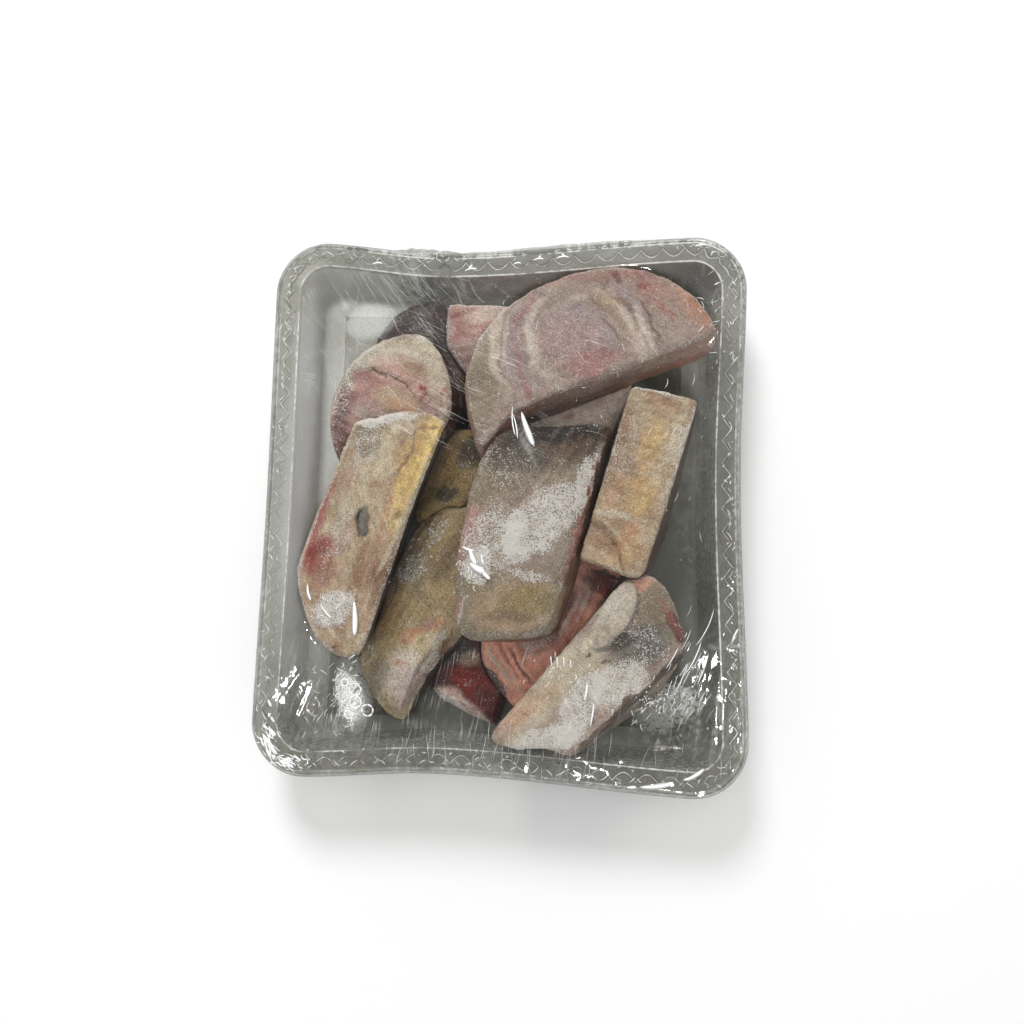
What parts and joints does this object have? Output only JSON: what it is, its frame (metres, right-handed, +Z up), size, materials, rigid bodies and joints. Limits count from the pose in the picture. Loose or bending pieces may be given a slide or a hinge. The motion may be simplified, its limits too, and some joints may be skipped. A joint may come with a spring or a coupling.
{
  "type": "tray of frozen cow foot pieces",
  "caption": "Clear plastic food tray, overwrapped with clear stretch film, holding frozen, frosty, sawn pieces of raw cow foot.",
  "frame": {"origin": "centre of the pack's footprint, on the plane it rests on", "axes": "+Z up, +Y along the tray's length towards the back of the pictured pack, +X across it to the right"},
  "size_m": [0.2053, 0.2365, 0.0586],
  "materials": {
    "clear_tray": "clear, faintly smoky, glossy",
    "clear_film": "clear, glossy, taut with fine creases",
    "frosted_skin": "frosty skin with clipped hair",
    "frozen_cut_face": "frosty sawn bone and tendon",
    "frozen_fat": "frosty sawn yellow fat and tendon",
    "frozen_cartilage": "frosty sawn cartilage",
    "olive_skin": "damp skin with short hair",
    "dark_skin": "dark skin with frost flecks",
    "red_flesh": "frozen raw flesh"
  },
  "bodies": {
    "root": {"tray": "clear_tray", "film": "clear_film", "skin_block_centre": "frosted_skin", "half_slice_top": "frozen_cut_face", "strip_left": "frozen_fat", "strip_right": "frozen_fat", "strip_front": "frozen_cartilage", "knuckle_slice": "frozen_cut_face", "olive_skin_lower": "olive_skin", "olive_skin_upper": "olive_skin", "dark_skin_block": "dark_skin", "pink_block_back": "frozen_cut_face", "pale_pink_piece": "frozen_cut_face", "red_flesh_block": "red_flesh", "dark_red_piece": "red_flesh"}
  },
  "joints": []
}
------------------------------------------------
Output every line above without altering anything.

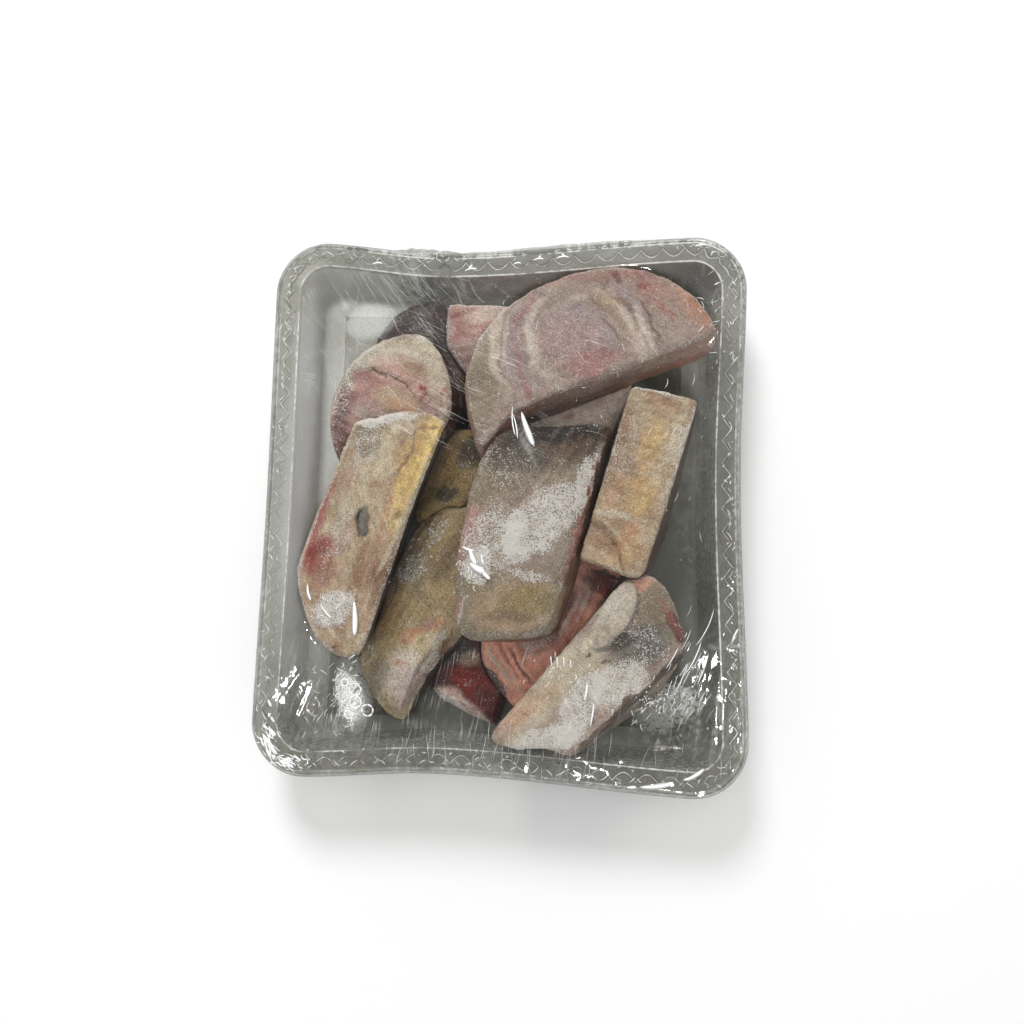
What parts and joints does this object have? Output only JSON: what it is, its frame (metres, right-handed, +Z up), size, materials, rigid bodies and joints. Limits count from the pose in the picture. Loose or bending pieces may be given a slide or a hinge. The motion may be simplified, its limits too, and some joints may be skipped. A joint may come with a spring or a coupling.
{
  "type": "tray of frozen cow foot pieces",
  "caption": "Clear plastic food tray, overwrapped with clear stretch film, holding frozen, frosty, sawn pieces of raw cow foot.",
  "frame": {"origin": "centre of the pack's footprint, on the plane it rests on", "axes": "+Z up, +Y along the tray's length towards the back of the pictured pack, +X across it to the right"},
  "size_m": [0.2053, 0.2365, 0.0586],
  "materials": {
    "clear_tray": "clear, faintly smoky, glossy",
    "clear_film": "clear, glossy, taut with fine creases",
    "frosted_skin": "frosty skin with clipped hair",
    "frozen_cut_face": "frosty sawn bone and tendon",
    "frozen_fat": "frosty sawn yellow fat and tendon",
    "frozen_cartilage": "frosty sawn cartilage",
    "olive_skin": "damp skin with short hair",
    "dark_skin": "dark skin with frost flecks",
    "red_flesh": "frozen raw flesh"
  },
  "bodies": {
    "root": {"tray": "clear_tray", "film": "clear_film", "skin_block_centre": "frosted_skin", "half_slice_top": "frozen_cut_face", "strip_left": "frozen_fat", "strip_right": "frozen_fat", "strip_front": "frozen_cartilage", "knuckle_slice": "frozen_cut_face", "olive_skin_lower": "olive_skin", "olive_skin_upper": "olive_skin", "dark_skin_block": "dark_skin", "pink_block_back": "frozen_cut_face", "pale_pink_piece": "frozen_cut_face", "red_flesh_block": "red_flesh", "dark_red_piece": "red_flesh"}
  },
  "joints": []
}